Deutsche Bank said this week that although Israel will be alongside the world's richest economies, its growth characteristics will keep more in line with an emerging market.

 

"(Israel) can offer active developed market investors the opportunity to enjoy emerging style growth and performance without having to invest off-index," the bank said in a report.

 

Index compiler MSCI announced last June it would include Israel in its World Index and its EAFE Index, the third such upgrade in its history.

 

When the May 27 reclassification takes effect, passive investors in emerging markets will have to sell Israel holdings. It may take time for developed market funds to take their place.

 

"The Israeli economy is in relatively good shape. For a developed market investor, Israel would be quite an attractive place," said Andrew Brown, an investment manager at British firm Aberdeen whose emerging market fund has about $700 million in Israeli companies.

 

"These stocks are of relatively good value," he told Reuters. "We will not rush to sell them."

 

Foreign investors surveyed by Thomson Reuters Extel in March said the biggest challenge to the Israeli market would be the shift from comprising about 3% of MSCI's emerging markets index to some 0.4% of its developed market index.

 

Fidelity International's Nick Price, portfolio manager of the Emerging Europe Middle East and Africa Fund, said the switch will not have any effect on his fund because of Israel's size.

 

"I will stay with stocks that I like and I believe that most people will do the same," he said.

 

Top-heavy market

A Citigroup report said $2.8 billion in passive outflows were expected from Israeli stocks with the change – but eventually would be more than offset by inflows of $3.6 billion.

 

Foreign investors already hold nearly 30% of Israeli equities, mostly in top companies like Teva Pharmaceutical Industries, Israel Chemicals, Bezeq Israel Telecom and the largest banks, Leumi and Hapoalim.

 

UBS and Merrill Lynch also view the move as a short-term negative with a more positive long term.

 

The Tel Aviv 25 index hit an all-time high last month of 1,237.85 points, buoyed by strong economic growth.

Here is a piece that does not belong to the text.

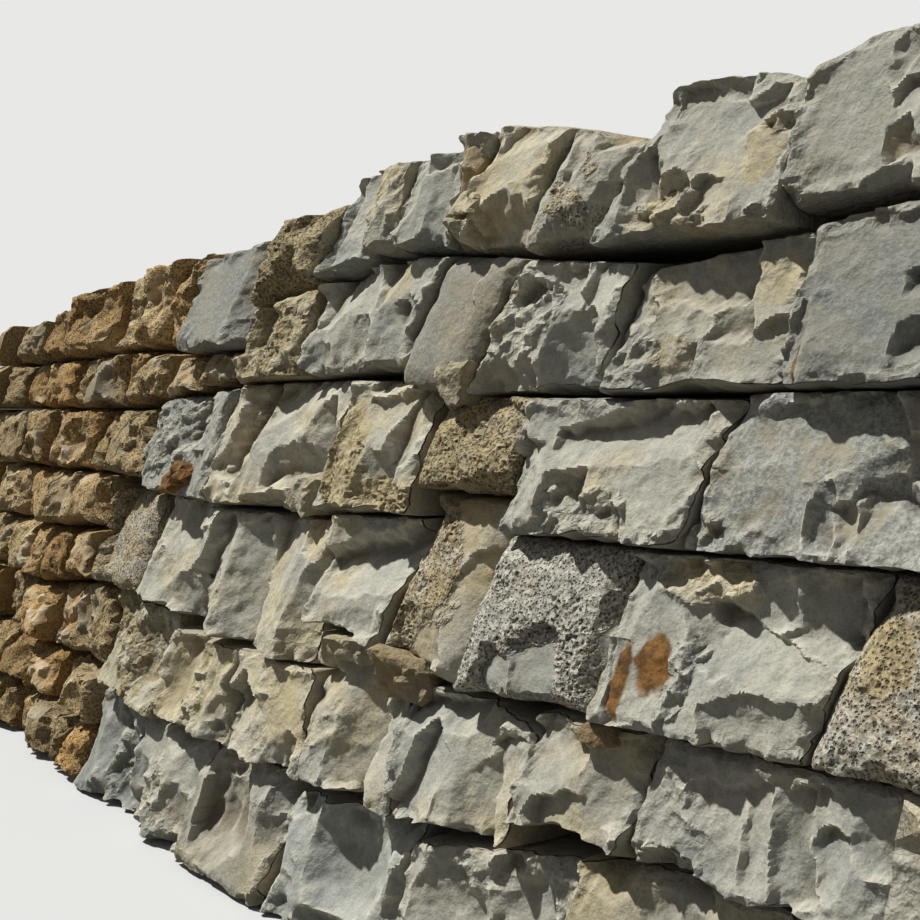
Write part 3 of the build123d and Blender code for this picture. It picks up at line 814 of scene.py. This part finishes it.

It has eased back to 1,162 with the global decline in stocks.

 

The country recovered relatively quickly from the global crisis, its economy expanding at an annualized 4.8% rate in the fourth quarter and 0.7% for all of 2009. The central bank predicts growth of 3.7% in 2010.

 

Israel was also invited to join the Organization for Economic Cooperation and Development (OECD) this month.

 

The Bank of Israel said that while there is a chance of an ebb in passive inflows, in previous upgrades there was no evidence of a significant drop in the volume of investment.